Relatedly, and insofar as the so-called debate about non-conceptual content goes all the way back to Kant, it’s not surprising that there are some important similarities between the theory of thought-shapers, and Kant’s theory of the imagination-driven capacity for schematism (CPR A137-147/B176-187). And although Kant never fully explicitly extended the theory of schematism either to metaphilosophy or to a theory of cognitive “idols” or ideology, there are some importantly suggestive hints about how he might have done that, in (i) his “fragment of a moral catechism”— itself cognitively modelled on the 1563 Heidelberg Catechism, no doubt[ii] —in The Doctrine of Virtue part of the Metaphysics of Morals (MM 6: 480-484), and (ii) his remarks about the general and particular “culture of the powers of the mind” in the Lectures on Pedagogy:
[A]s concerns the higher powers of understanding, they include the culture of the understanding [i.e., the power for conceptualization and thinking], the power of judgment, and of reason. In the beginning, the understanding, too, can be formed passively, as it were, by referring to examples for the rule, or, conversely, by discerning the rule for the individual cases. The power of judgment indicates what use is to be made of the understanding. It is required in order to understand what one learns or says, in order not to repeat things without understanding them. How many read and hear something without understanding it, even though they believe they do! This [also] holds for images (Bilder)…. (LP 9: 476)
I’ll creatively generalize from Kant’s scattered remarks in this connection, and assert in agreement with him that applying schemata to various metaphysical and epistemological, but equally also to moral or sociopolitical doctrines, especially in the form of allegories or parables, significantly shapes moral and sociopolitical thinking.

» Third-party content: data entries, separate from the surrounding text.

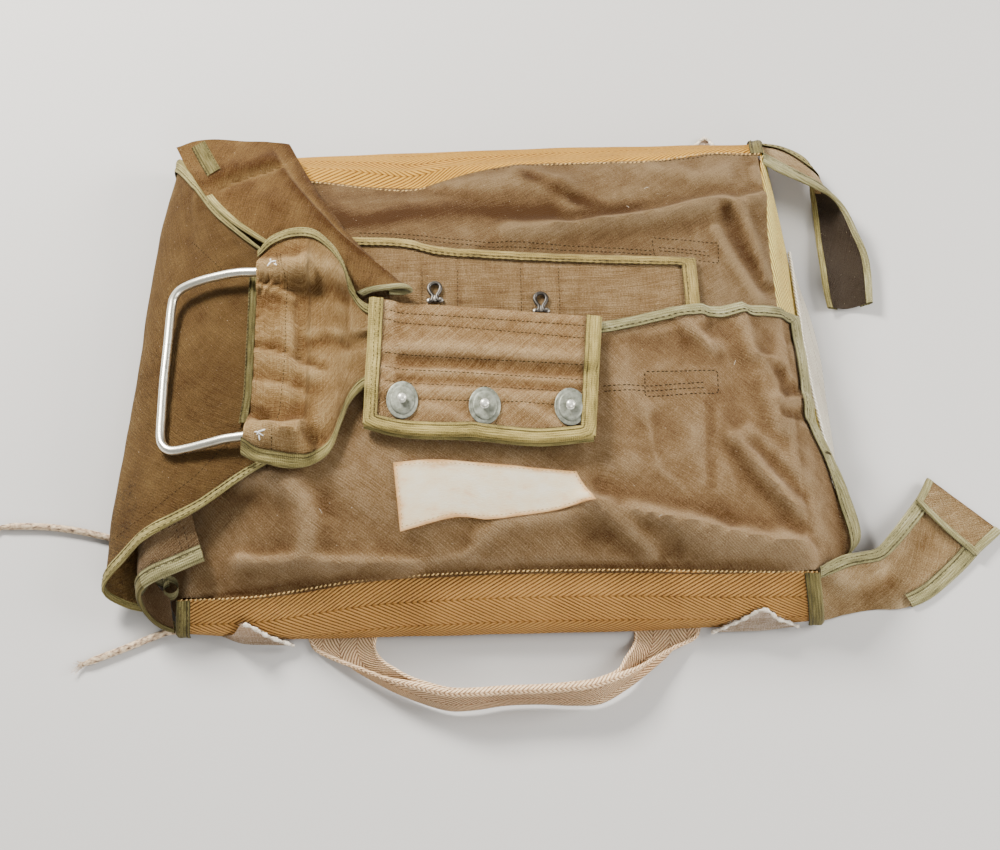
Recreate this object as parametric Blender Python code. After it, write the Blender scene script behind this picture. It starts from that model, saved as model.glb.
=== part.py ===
"""A packed chest parachute: a flat canvas tray full of folded canopy, closed by its flaps.

Walls of herringbone webbing stand round the filled pack.  A back flap, a front flap and
a left flap close over it, a pocket on the left flap holds the ripcord handle, and a small
cover flap with three snap studs closes the middle.  Four corner ears run on from the
walls.  Working unit: millimetres, turned to metres when a mesh is made.
The origin is the centre of the flat base, +X runs along the pack, +Y to its back.
"""
import math
from collections import namedtuple

import bmesh
import bpy
import numpy as np
from mathutils import Vector
from mathutils.bvhtree import BVHTree

for old in list(bpy.data.objects):
    bpy.data.objects.remove(old)

# ---------------------------------------------------------------- driving dimensions (mm)
METRE = 0.001
CANVAS = 1.4            # pack canvas, one flap thick with its turned seams
LINEN = 1.3             # lighter cloth of the pocket, the hook panel and the cover flap
TAPE = 0.8              # binding tape over a raw edge
WEBBING = 2.2           # herringbone webbing
LABEL = 0.7             # cloth label
GAP = 0.35              # between pieces that lie on each other
BINDING = 9.0           # width of the binding tape
HALF_LONG = 200.0       # centre to the seam on the left and right
HALF_WIDE = 160.0       # centre to the seam at the front and back
SEAM_HEIGHT = 38.0      # top of the webbing walls
CORNER_DIP = 14.0       # how far the front left corner has sunk
CROWN_HEIGHT = 75.0     # top of the filled middle
FILL_DEPTH = 2.6        # the filling lies this far under the crown of the flaps
ROD = 3.0               # radius of the ripcord handle
CORD = 2.3              # radius of the two cords
HANG = 26.0             # a flap drops at most this far below the seam
HIGH = 900.0            # a height above everything

Fold = namedtuple("Fold", "x0 y0 x1 y1 width height")
Ring = namedtuple("Ring", "front_left front_right back_right back_left rounding bulge")
Finish = namedtuple("Finish", "colour roughness metallic")

FINISHES = {
    "canvas": Finish((0.20, 0.14, 0.085), 0.92, 0.0),
    "linen": Finish((0.30, 0.21, 0.13), 0.90, 0.0),
    "binding": Finish((0.34, 0.35, 0.17), 0.85, 0.0),
    "gold_webbing": Finish((0.48, 0.29, 0.10), 0.80, 0.0),
    "white_webbing": Finish((0.62, 0.50, 0.38), 0.85, 0.0),
    "steel": Finish((0.62, 0.60, 0.55), 0.30, 1.0),
    "zinc": Finish((0.33, 0.34, 0.30), 0.50, 0.9),
    "label_cloth": Finish((0.80, 0.68, 0.50), 0.90, 0.0),
    "cord_yarn": Finish((0.50, 0.42, 0.32), 0.90, 0.0),
}

# Soft ridges (+) and troughs (-) of the two big flaps, as lines in plan.
FRONT_FOLDS = (
    Fold(60, -126, 196, -150, 13, 5.0),
    Fold(62, -143, 125, -158, 9, -2.0),
    Fold(150, -86, 202, -124, 10, 4.5),
    Fold(140, -96, 196, -140, 9, -2.2),
    Fold(102, -96, 124, -116, 10, -1.8),
    Fold(122, 14, 146, -14, 7, 2.2),
    Fold(166, 16, 188, -62, 8, 3.0),
    Fold(-150, -94, -124, -106, 11, 4.5),
    Fold(-123, -110, -120, -142, 10, 3.5),
    Fold(-186, -136, -60, -148, 10, 2.5),
)
BACK_FOLDS = (
    Fold(40, 82, 194, 110, 11, 5.5),
    Fold(84, 108, 146, 116, 10, -2.2),
    Fold(-90, 106, 60, 90, 12, -2.2),
    Fold(-95, 126, 56, 118, 12, 3.5),
    Fold(168, 96, 188, 30, 8, -2.4),
    Fold(178, 84, 190, 50, 7, 3.0),
)

# ---------------------------------------------------------------- curves and surfaces


def smooth_curve(points, steps=10):
    """A Catmull-Rom curve through the points, as a dense line."""
    points = np.array(points, float)
    if len(points) < 3:
        return points
    padded = np.vstack([2 * points[0] - points[1], points, 2 * points[-1] - points[-2]])
    dense = []
    for before, start, end, after in zip(padded, padded[1:], padded[2:], padded[3:]):
        for step in range(steps):
            t = step / steps
            dense.append(0.5 * (2 * start + (end - before) * t
                                + (2 * before - 5 * start + 4 * end - after) * t ** 2
                                + (3 * start - before - 3 * end + after) * t ** 3))
    return np.array(dense + [points[-1]])


def along(points, fractions):
    """Points at the given fractions of a curve's length."""
    dense = smooth_curve(points)
    steps = np.linalg.norm(np.diff(dense, axis=0), axis=1)
    travelled = np.concatenate([[0.0], np.cumsum(steps)])
    wanted = np.asarray(fractions) * travelled[-1]
    return np.column_stack([np.interp(wanted, travelled, axis) for axis in dense.T])


def stations(count, length, first=0.0, last=0.0):
    """Fractions along an edge: even steps between a border of its own width at each end."""
    marks = list(np.linspace(first / length, 1 - last / length, count + 1))
    if first:
        marks.insert(0, 0.0)
    if last:
        marks.append(1.0)
    return np.array(marks)


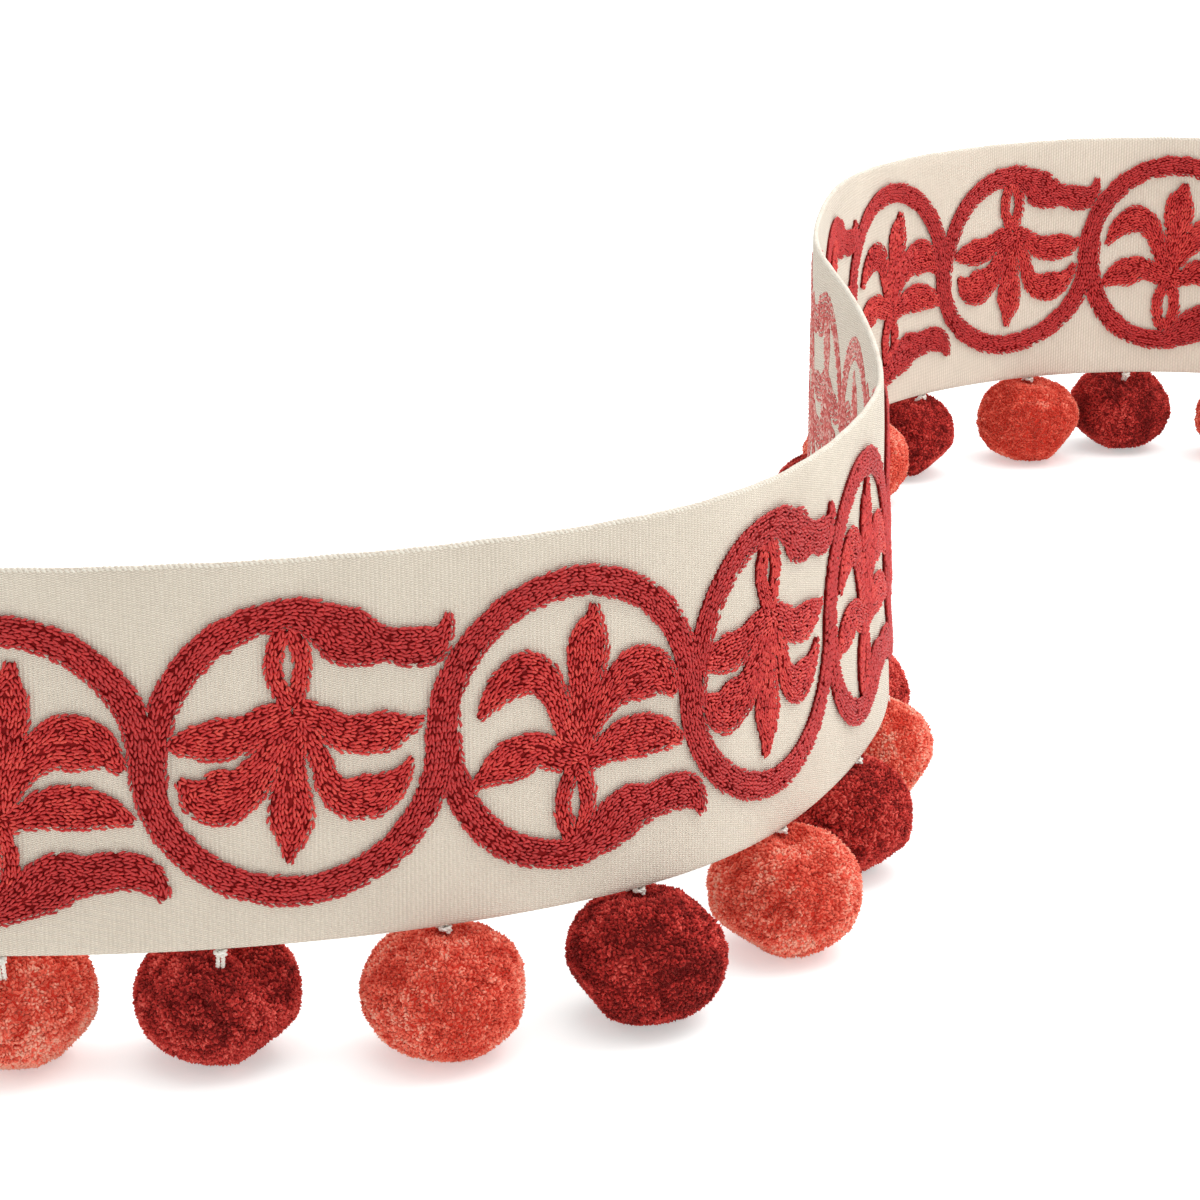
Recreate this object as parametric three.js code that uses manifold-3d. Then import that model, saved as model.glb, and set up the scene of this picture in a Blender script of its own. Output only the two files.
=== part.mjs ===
// Embroidered pompom trim: a ribbed tape standing on its edge in an S curve, on a row of pompoms.
// Millimetres, +Z up, the floor at Z 0. The embroidered face looks towards -Y at the near end.
import * as THREE from 'three';
import * as BufferGeometryUtils from 'three/addons/utils/BufferGeometryUtils.js';
import Module from 'manifold-3d';

const wasm = await Module();
wasm.setup();

// Tape
const tapeWidth = 76;
const tapeThickness = 1.2;
const edgeHeight = 27;
const ringPitch = 56;
const ringsOnTape = 13.6;
const tapeLength = ringsOnTape * ringPitch;
const panelTurn = 6;
const longestPanel = 23;
const seat = 0.3;

// The plan of the S curve: its first corner, and the heading in degrees at places along the tape
const planStart = { x: -191.2, y: -257.4 };
const bends = [
  { at: 0, heading: -7 },
  { at: 60, heading: 8 },
  { at: 120, heading: 24 },
  { at: 150, heading: 34 },
  { at: 180, heading: 50 },
  { at: 210, heading: 64 },
  { at: 240, heading: 71 },
  { at: 270, heading: 77 },
  { at: 300, heading: 87 },
  { at: 330, heading: 91 },
  { at: 418, heading: 95 },
  { at: 448, heading: 91 },
  { at: 477, heading: 85 },
  { at: 536, heading: 78 },
  { at: 566, heading: 66 },
  { at: 596, heading: 51 },
  { at: 656, heading: 22 },
  { at: 706, heading: -8 },
  { at: tapeLength, heading: -27 },
];

// How far the top edge leans out over the lower edge
const leans = [
  { at: 0, lean: 0 },
  { at: 200, lean: -1 },
  { at: 293, lean: -3 },
  { at: 400, lean: 0 },
  { at: tapeLength, lean: 0 },
];

// Embroidery: a running scroll of rings, each with five leaves that hang or rise inside it
const bandWidth = 6.3;
const stemWidth = 3.1;
const ringRadius = ringPitch / 2;
const ringSqueeze = 0.07;
const relief = 1;
const clearEnd = 1.5;
const flatGrid = 0.02;

// One ring's leaves: each is a run of places on the flat tape with the leaf's width there
const hangingRing = {
  flag: [
    { u: 34.5, v: 63.4, width: 9 },
    { u: 38.2, v: 61, width: 12 },
    { u: 42.4, v: 59.2, width: 9.8 },
    { u: 46.2, v: 58.6, width: 7 },
    { u: 50.6, v: 57.5, width: 8.2 },
    { u: 54.8, v: 57.6, width: 7.6 },
    { u: 57.3, v: 59.8, width: 4.6 },
    { u: 58.2, v: 63.2, width: 1.8 },
  ],
  stems: [
    [{ u: 26.6, v: 62 }, { u: 24.9, v: 57 }, { u: 25.1, v: 52.4 }, { u: 27.4, v: 47.2 }],
    [{ u: 28.4, v: 62 }, { u: 30.1, v: 57 }, { u: 30, v: 52.4 }, { u: 27.8, v: 47.2 }],
  ],
  leaves: [
    [
      { u: 28, v: 46, width: 6.5 },
      { u: 22.8, v: 44.2, width: 7 },
      { u: 18.4, v: 42.1, width: 7.8 },
      { u: 13.8, v: 41.4, width: 8.7 },
      { u: 9.6, v: 41.2, width: 6.8 },
      { u: 4.9, v: 41, width: 1.8 },
    ],
    [
      { u: 27, v: 42.5, width: 6 },
      { u: 23.4, v: 37, width: 6.4 },
      { u: 19.2, v: 32.2, width: 9 },
      { u: 14.6, v: 30.2, width: 11.8 },
      { u: 10.6, v: 30.6, width: 9.2 },
      { u: 6.7, v: 33.8, width: 2.2 },
    ],
    [
      { u: 28, v: 44, width: 5.5 },
      { u: 27.8, v: 36, width: 5.8 },
      { u: 27.5, v: 31, width: 7.6 },
      { u: 27.4, v: 26.6, width: 9.2 },
      { u: 27.5, v: 22.6, width: 7.8 },
      { u: 26.7, v: 16.2, width: 2 },
    ],
    [
      { u: 28.5, v: 46, width: 6.5 },
      { u: 33.6, v: 44.2, width: 5.4 },
      { u: 37.6, v: 41.2, width: 7.4 },
      { u: 42.2, v: 40.4, width: 8.4 },
      { u: 46.6, v: 40.6, width: 8.2 },
      { u: 53.4, v: 42.4, width: 1.6 },
    ],
    [
      { u: 29.5, v: 43.5, width: 5 },
      { u: 32.9, v: 37.4, width: 4.4 },
      { u: 34.4, v: 32.2, width: 5.4 },
      { u: 37.6, v: 28.6, width: 7.8 },
      { u: 42.3, v: 28, width: 9.6 },
      { u: 46.3, v: 29.4, width: 7.2 },
      { u: 50.9, v: 34.8, width: 1.8 },
    ],
  ],
};
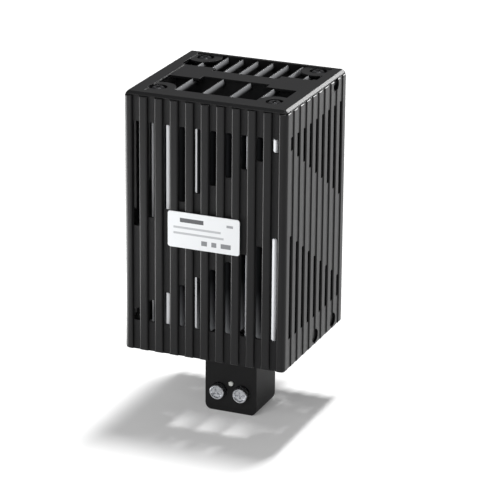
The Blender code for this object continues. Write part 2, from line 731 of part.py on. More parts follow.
def port(x, place, wing, way):
    """A fin that ends in a split round screw port; way is -1 towards the front, +1 the back."""
    bore = SCREW_RADIUS + FIT
    join = math.degrees(math.asin(FIN_TIP / 2 / PORT_RADIUS))
    outer = math.degrees(math.asin(PORT_GAP / 2 / PORT_RADIUS))
    inner = math.degrees(math.asin(PORT_GAP / 2 / bore))
    round_port = arc((0, 0), PORT_RADIUS, 90 + join, 270 - outer, 8)
    round_port += arc((0, 0), bore, 270 - inner, inner - 90, 12)
    round_port += arc((0, 0), PORT_RADIUS, outer - 90, 90 - join, 8)
    reach = abs(wing - place)
    points = [(-FIN_ROOT / 2, reach), *round_port, (FIN_ROOT / 2, reach)]
    if way < 0:
        return [(x + u, place + v) for u, v in points]
    return [(x + u, place - v) for u, v in reversed(points)]


def sink_outline():
    """The extrusion's outside: fins to the front, core, wings, fins to the back."""
    core_x, outer = CORE_HALF, SCREW_X
    core_front, core_back = BAND_LINE - CORE_THICKNESS / 2, BAND_LINE + CORE_THICKNESS / 2
    wing_front, wing_back = BAND_LINE - WING_THICKNESS / 2, BAND_LINE + WING_THICKNESS / 2
    front_tip, back_tip = CAGE_FRONT + FRONT_FIN_CLEAR, CAGE_BACK - BACK_FIN_CLEAR
    front_port, back_port = FRONT_SCREW_Y, BACK_SCREW_Y
    pairs = 1 + int((outer - PORT_RADIUS - FIN_TO_PORT - INNER_FIN) / FRONT_FIN_PITCH)
    right_fins = [INNER_FIN + i * FRONT_FIN_PITCH for i in range(pairs)]
    front_fins = [-x for x in reversed(right_fins)] + right_fins
    tips = {x: INNER_FIN_TIP if abs(x) == INNER_FIN else OUTER_FIN_TIP for x in front_fins}
    back_fins = [(i - (BACK_BARS - 1) / 2) * RIB_PITCH for i in range(1, BACK_BARS - 1)]
    on_core = [x for x in front_fins if abs(x) + FIN_ROOT / 2 < core_x]
    on_wing = [x for x in front_fins if x not in on_core]
    points = port(-outer, front_port, wing_front, -1)
    points += [p for x in on_wing if x < 0 for p in fin(x, wing_front, front_tip, tips[x])]
    points += [(-core_x, wing_front), (-core_x, core_front)]
    points += [p for x in on_core for p in fin(x, core_front, front_tip, tips[x])]
    points += [(core_x, core_front), (core_x, wing_front)]
    points += [p for x in on_wing if x > 0 for p in fin(x, wing_front, front_tip, tips[x])]
    points += port(outer, front_port, wing_front, -1)
    points += port(outer, back_port, wing_back, 1)
    points += [(core_x, wing_back), (core_x, core_back)]
    points += [p for x in reversed(back_fins) for p in reversed(fin(x, core_back, back_tip))]
    points += [(-core_x, core_back), (-core_x, wing_back)]
    points += port(-outer, back_port, wing_back, 1)
    return points


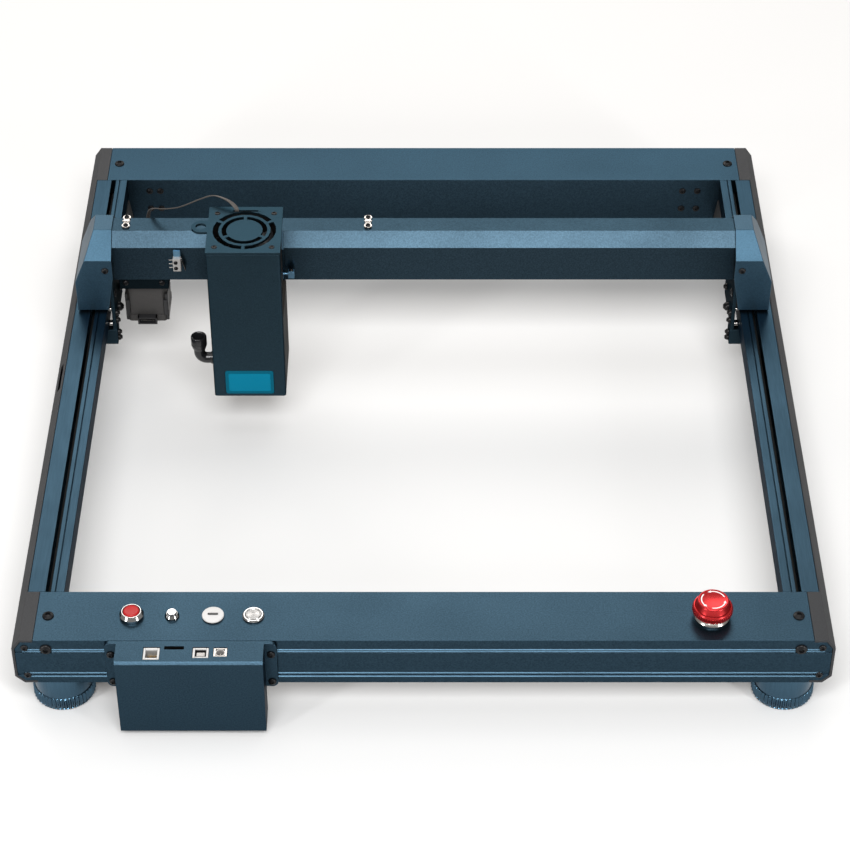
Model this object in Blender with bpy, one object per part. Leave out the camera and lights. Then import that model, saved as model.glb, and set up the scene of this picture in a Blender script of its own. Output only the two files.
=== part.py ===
"""Desktop laser cutter: an open rectangular frame on four feet, a gantry that rolls along the side
rails, and a laser module on a carriage that runs inside the gantry's beam.

X is to the right, Y to the back and Z up. The origin is on the table, under the middle of the machine.
Every length below is in millimetres; MM turns it into the scene's metres.
"""

import math

import bmesh
import bpy
from mathutils import Matrix, Vector

MM = 0.001
GAP = 0.3
LEFT, RIGHT = -1, 1

# Frame: two hollow cross bars joined by two rails, with a folded cover down each side.
BAR_LOW, BAR_TOP = 33.0, 76.0
FRONT_BAR = (-299.7, -249.7)
REAR_BAR = (272.3, 322.3)
BAR_HALF = 280.0
BAR_WALL = 2.2
BAR_HOLLOW_HALF = 284.0
COVER_HALF = 296.0
RAIL_INNER, RAIL_OUTER = 262.5, 289.0
OVERHANG_Z = 58.3
SLOT_INNER, SLOT_OUTER = 272.4, 276.2
SLOT_MIDDLE = (SLOT_INNER + SLOT_OUTER) / 2
FRONT_MIDDLE = sum(FRONT_BAR) / 2
REAR_MIDDLE = sum(REAR_BAR) / 2
FOOT_X = 265.8
FOOT_TOP = BAR_LOW - GAP

# Belt drives: the pitch radius of a 16-tooth pulley, the belt around it, and a plain running fit.
PULLEY_R, FLANGE_R = 5.1, 7.5
BELT_IN, BELT_OUT = 5.4, 6.8
BELT_WIDE = 6.0
SHAFT_R, BORE_R = 2.5, 2.7
DRIVE_Z = 53.1

# Control row on the front bar, from left to right, and the box in front of it.
POWER_X, RESET_X, MODE_X, START_X, STOP_X = -211.0, -181.8, -152.2, -123.0, 208.5
BOX_X = (-220.0, -114.0)
BOX_Y = (-322.3, FRONT_BAR[0] - GAP)
BOX_Z = (6.0, BAR_TOP)
# Each port: middle in X and Y, width and depth, and its hollow's width and depth.
PORTS = {
    "network": ((-193.9, -312.4), (11.4, 11.8), (8.6, 8.0)),
    "card": ((-178.0, -306.9), (13.5, 2.6), (11.5, 1.2)),
    "data": ((-158.8, -311.6), (11.2, 10.0), (8.2, 7.2)),
    "supply": ((-144.8, -311.0), (9.4, 8.3), (6.0, 6.0)),
}

# Gantry: beam, end plates under their covers, and wheels that run in the rails' top slots.
BEAM_HALF = 255.9
BEAM_Y = (92.1, 130.0)
BEAM_Z = (102.2, 144.8)
BEAM_BEVEL = 10.2
BEAM_WALL = 3.0
GANTRY_Y = sum(BEAM_Y) / 2
END_INNER, END_OUTER = 255.0, 286.2
END_Y = (82.3, 139.8)
END_Z = (78.0, 146.8)
END_BEVEL = 18.4
PLATE_X = (256.2, 259.0)
PLATE_LOW = 55.3
GUIDE_Y = (84.6, 99.0)
GANTRY_BACK = 132.0
Y_WHEEL_R = 11.0
Y_WHEEL_Z = BAR_TOP + 10.35
Y_WHEEL_Y = (GANTRY_Y - 14.0, GANTRY_Y + 14.0)
BELT_AXIS_Y = 118.3
MOTOR_X, MOTOR_HALF = -231.5, 17.6
MOTOR_Z = (52.0, 89.8)
X_IDLER_X = 236.0
X_BELT_Z = (124.0, 130.0)
SWITCH_X = (-205.3, -198.8)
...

If we extend this line of thought still further, we can see that a “culture of education” or educational practice, shapes the minds of its recipients. This applies to all “epistemic cultures” (Knorr-Centina, 1999) and therefore also equally to “the shaping of the scientific identity” in social institutions of higher education (Turkle, 2009). As an excellent 21st century example, consider the novelist David Foster Wallace’s famous and highly influential deployment of “the-fish-&-the-water” allegory/parable, in his 2005 graduation address at Kenyon College, “This is Water”:
There are these two young fish swimming along and they happen to meet an older fish swimming the other way, who nods at them and says “Morning, boys. How’s the water?” And the two young fish swim on for a bit, and then eventually one of them looks over at the other and goes “What the hell is water?” (Wallace, 2012)
Just like the water in Foster Wallace’s allegory/parable, thought-shapers operate almost invisibly and yet also omnipresently in human thinking. Moreover, and also harking back to Wittgenstein in this connection, thought-shapers partially pre-determine and pre-structure our forms of thoughtful and linguistic expression to such an extent that it’s almost impossible to analyze them self-consciously, if only because the thoughts and language we use for this purpose have already been shaped by them. Hence very often, when we come to philosophize, we are thinking only through the pictures that we created by philosophizing in the first place, and thereby thinking only via “as it were, illustrated turns of speech” (Wittgenstein, 1953: §295, p. 101e).
NOTES
[i] [This list isn’t intended to be complete, but instead only to be a working list of paradigm cases I’m aiming to connect in an essential way to the nature of human thinking, and more generally, to explain. After I’ve provided a more precise characterization of thought-shapers in sections 3. 1 and 3.2, the list could in principle be extended according to those criteria. Moreover, allegories, catechisms, and parables differ slightly from the other items on the list, in a way that I’ll briefly describe [later] in section 3.1.]
[ii] The Heidelberg Catechism is a religious document central to Protestantism that was written in Heidelberg in 1563 by Zacharias Ursinus, although it’s likely that a number of other theologians also contributed. In any case, The Catechism consists of a series of questions and answers, intended to teach the moral and theological fundamentals of Protestant Christianity and instill “moral habits.”